When asked by Greenberg whether the NFL officials who meted out the punishment had been privy to additional video tape or information that led to the decision to suspend Rice for only two games, he responded, “Listen, I understand everybody’s desire to know the details of what was reviewed, who we talked to, etc…, but I think you have to understand that there is a certain level of privacy that should be accorded both to the process and to those persons involved, and, uh, I think that it is important for us to respect that in this case.”

That is among the weaker answers to a good question I have ever heard.  That is a Nathan Thurm (a Martin Short character who never directly answers a question) response that paints the NFL as an organization that believes the truth to be even more harmful to the shield than the current level of public skepticism about Rice’s behavior.

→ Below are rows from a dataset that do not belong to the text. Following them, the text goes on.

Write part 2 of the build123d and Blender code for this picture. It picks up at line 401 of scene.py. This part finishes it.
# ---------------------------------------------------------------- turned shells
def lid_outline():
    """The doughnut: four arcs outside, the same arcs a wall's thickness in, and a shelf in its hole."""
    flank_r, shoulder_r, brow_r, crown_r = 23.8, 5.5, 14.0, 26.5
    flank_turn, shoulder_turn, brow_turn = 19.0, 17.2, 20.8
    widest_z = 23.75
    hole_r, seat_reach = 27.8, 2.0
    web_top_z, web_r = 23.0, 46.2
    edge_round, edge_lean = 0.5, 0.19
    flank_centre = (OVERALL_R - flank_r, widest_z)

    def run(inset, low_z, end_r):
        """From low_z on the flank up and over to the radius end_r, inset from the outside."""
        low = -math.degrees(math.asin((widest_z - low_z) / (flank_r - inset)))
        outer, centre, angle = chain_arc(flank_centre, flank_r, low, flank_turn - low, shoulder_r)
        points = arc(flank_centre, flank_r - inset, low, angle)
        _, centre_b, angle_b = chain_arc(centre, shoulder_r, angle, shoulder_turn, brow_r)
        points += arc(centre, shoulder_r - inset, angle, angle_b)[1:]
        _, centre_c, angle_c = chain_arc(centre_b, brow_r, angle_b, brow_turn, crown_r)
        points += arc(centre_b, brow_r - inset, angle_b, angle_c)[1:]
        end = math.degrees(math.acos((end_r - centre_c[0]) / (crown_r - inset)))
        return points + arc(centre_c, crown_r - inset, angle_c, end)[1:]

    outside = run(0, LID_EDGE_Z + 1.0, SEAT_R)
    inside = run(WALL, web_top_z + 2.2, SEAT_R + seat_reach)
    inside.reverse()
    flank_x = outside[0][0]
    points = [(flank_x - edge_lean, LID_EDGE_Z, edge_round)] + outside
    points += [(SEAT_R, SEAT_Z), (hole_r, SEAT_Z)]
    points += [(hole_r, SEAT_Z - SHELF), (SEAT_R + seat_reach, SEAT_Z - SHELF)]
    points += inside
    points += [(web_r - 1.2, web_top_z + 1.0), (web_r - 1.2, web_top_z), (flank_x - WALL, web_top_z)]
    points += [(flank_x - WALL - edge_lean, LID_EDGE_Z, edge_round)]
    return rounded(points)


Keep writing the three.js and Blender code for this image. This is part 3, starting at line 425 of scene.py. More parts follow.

A little later, Birch took to speaking from both sides of his mouth by first saying that a comparison between the Rice punishment and the Ben Roethlisberger penalty for his role in the sexual abuse inflicted upon a girl in a Georgia bar would be inappropriate, and then claimed the NFL was bound by precedent with NFL cases and cases with other leagues to determine what was appropriate.  Which is it?

Throughout the interview, Birch obfuscated, contradicted, and behaved as someone who didn’t believe a single word that he offered Mike & Mike listeners.  It was bizarre, unpleasant, and resulted in thousands of listeners hoping that Birch would just hang up rather than continuing to dig himself deeper and deeper and deeper.

There is a danger in believing you are the smartest guy in the room because while it might be true, at some point even the brows of the stupid furrow in the face of complete illogic flawlessly presented.

“If you can’t explain it to a six-year old, you don’t understand it yourself,” is an oft used quote from Albert Einstein, who was always the smartest guy in every room he walked into.  The table below was not explained to the satisfaction of Mike & Mike, and they are roughly 50.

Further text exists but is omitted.